__TASK__:
Each line from the one containing "record = json.load(file)" through the one containing "return HALF_BEAM *" is to be retyped exactly, both end lines included, and all other lines left out.
------------------------
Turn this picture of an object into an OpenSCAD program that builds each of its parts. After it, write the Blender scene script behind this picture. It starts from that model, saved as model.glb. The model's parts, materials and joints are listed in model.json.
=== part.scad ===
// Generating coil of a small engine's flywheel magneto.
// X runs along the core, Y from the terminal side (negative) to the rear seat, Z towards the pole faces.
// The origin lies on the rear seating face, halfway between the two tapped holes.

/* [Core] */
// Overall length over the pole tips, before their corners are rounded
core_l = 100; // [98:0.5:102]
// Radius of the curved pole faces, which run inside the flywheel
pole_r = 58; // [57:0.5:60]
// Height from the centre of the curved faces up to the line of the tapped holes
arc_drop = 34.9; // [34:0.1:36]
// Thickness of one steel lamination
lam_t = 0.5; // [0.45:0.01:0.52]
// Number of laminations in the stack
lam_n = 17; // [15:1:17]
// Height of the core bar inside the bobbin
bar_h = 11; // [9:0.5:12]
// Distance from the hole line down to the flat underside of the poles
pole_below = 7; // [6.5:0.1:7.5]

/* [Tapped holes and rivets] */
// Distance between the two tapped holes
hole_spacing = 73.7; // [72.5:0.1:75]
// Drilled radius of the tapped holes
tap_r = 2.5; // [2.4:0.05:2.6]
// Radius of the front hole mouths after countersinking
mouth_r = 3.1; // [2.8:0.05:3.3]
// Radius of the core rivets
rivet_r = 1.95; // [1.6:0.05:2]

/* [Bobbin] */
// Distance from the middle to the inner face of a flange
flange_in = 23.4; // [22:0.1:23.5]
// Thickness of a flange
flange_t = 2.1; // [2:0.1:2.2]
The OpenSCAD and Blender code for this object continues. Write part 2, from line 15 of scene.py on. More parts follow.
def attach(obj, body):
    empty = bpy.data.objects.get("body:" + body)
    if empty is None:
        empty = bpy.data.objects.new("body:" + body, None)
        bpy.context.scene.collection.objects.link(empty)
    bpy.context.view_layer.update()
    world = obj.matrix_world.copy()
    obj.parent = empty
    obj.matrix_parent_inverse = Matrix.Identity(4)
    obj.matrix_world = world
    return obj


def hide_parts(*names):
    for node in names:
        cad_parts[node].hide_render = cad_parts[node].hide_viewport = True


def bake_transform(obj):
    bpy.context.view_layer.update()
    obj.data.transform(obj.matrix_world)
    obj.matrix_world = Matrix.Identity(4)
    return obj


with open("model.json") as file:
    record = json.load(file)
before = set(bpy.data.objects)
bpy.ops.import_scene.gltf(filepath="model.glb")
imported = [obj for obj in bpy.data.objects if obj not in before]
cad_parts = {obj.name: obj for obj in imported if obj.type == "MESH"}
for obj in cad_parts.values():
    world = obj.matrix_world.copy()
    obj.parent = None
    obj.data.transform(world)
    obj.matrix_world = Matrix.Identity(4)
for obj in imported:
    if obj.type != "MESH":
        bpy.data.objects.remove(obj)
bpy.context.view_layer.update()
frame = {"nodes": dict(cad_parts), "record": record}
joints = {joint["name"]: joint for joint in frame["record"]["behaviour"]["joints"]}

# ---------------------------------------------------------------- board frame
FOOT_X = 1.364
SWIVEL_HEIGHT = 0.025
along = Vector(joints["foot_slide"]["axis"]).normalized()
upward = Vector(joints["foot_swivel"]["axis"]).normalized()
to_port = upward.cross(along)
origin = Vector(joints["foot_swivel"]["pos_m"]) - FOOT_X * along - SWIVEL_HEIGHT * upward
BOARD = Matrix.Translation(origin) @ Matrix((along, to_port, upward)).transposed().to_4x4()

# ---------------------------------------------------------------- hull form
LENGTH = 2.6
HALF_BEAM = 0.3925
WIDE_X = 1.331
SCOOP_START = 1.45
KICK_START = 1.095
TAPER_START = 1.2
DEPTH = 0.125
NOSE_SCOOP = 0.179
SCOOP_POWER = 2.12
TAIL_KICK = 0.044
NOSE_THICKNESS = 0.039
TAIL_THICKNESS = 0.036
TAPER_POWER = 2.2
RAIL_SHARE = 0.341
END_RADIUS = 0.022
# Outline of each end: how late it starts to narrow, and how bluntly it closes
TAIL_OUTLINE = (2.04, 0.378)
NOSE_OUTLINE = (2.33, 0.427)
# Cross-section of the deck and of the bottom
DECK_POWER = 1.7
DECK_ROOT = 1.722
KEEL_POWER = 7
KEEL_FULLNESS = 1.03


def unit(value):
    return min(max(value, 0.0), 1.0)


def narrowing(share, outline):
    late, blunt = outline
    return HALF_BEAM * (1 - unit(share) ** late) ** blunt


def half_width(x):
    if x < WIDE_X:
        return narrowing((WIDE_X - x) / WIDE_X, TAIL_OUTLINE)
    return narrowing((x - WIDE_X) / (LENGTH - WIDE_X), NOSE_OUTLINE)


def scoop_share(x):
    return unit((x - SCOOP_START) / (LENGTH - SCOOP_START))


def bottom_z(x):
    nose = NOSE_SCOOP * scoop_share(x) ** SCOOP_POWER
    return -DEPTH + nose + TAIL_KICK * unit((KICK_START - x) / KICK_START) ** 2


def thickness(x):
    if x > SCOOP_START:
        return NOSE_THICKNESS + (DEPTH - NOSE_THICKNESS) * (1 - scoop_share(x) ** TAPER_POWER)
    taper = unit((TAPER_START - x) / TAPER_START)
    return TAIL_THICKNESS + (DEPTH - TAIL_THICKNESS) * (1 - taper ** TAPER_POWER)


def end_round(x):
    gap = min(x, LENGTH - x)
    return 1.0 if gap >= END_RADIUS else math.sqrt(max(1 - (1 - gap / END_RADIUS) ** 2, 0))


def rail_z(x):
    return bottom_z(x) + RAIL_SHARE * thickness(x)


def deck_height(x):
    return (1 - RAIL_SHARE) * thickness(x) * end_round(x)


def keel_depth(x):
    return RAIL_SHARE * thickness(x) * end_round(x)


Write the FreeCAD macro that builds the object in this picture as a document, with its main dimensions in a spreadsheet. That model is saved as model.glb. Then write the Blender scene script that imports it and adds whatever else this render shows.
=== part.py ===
------------------------
__WORKED ANSWER__:
    record = json.load(file)
before = set(bpy.data.objects)
bpy.ops.import_scene.gltf(filepath="model.glb")
imported = [obj for obj in bpy.data.objects if obj not in before]
cad_parts = {obj.name: obj for obj in imported if obj.type == "MESH"}
for obj in cad_parts.values():
    world = obj.matrix_world.copy()
    obj.parent = None
    obj.data.transform(world)
    obj.matrix_world = Matrix.Identity(4)
for obj in imported:
    if obj.type != "MESH":
        bpy.data.objects.remove(obj)
bpy.context.view_layer.update()
frame = {"nodes": dict(cad_parts), "record": record}
joints = {joint["name"]: joint for joint in frame["record"]["behaviour"]["joints"]}

# ---------------------------------------------------------------- board frame
FOOT_X = 1.364
SWIVEL_HEIGHT = 0.025
along = Vector(joints["foot_slide"]["axis"]).normalized()
upward = Vector(joints["foot_swivel"]["axis"]).normalized()
to_port = upward.cross(along)
origin = Vector(joints["foot_swivel"]["pos_m"]) - FOOT_X * along - SWIVEL_HEIGHT * upward
BOARD = Matrix.Translation(origin) @ Matrix((along, to_port, upward)).transposed().to_4x4()

# ---------------------------------------------------------------- hull form
LENGTH = 2.6
HALF_BEAM = 0.3925
WIDE_X = 1.331
SCOOP_START = 1.45
KICK_START = 1.095
TAPER_START = 1.2
DEPTH = 0.125
NOSE_SCOOP = 0.179
SCOOP_POWER = 2.12
TAIL_KICK = 0.044
NOSE_THICKNESS = 0.039
TAIL_THICKNESS = 0.036
TAPER_POWER = 2.2
RAIL_SHARE = 0.341
END_RADIUS = 0.022
# Outline of each end: how late it starts to narrow, and how bluntly it closes
TAIL_OUTLINE = (2.04, 0.378)
NOSE_OUTLINE = (2.33, 0.427)
# Cross-section of the deck and of the bottom
DECK_POWER = 1.7
DECK_ROOT = 1.722
KEEL_POWER = 7
KEEL_FULLNESS = 1.03


def unit(value):
    return min(max(value, 0.0), 1.0)


def narrowing(share, outline):
    late, blunt = outline
    return HALF_BEAM * (1 - unit(share) ** late) ** blunt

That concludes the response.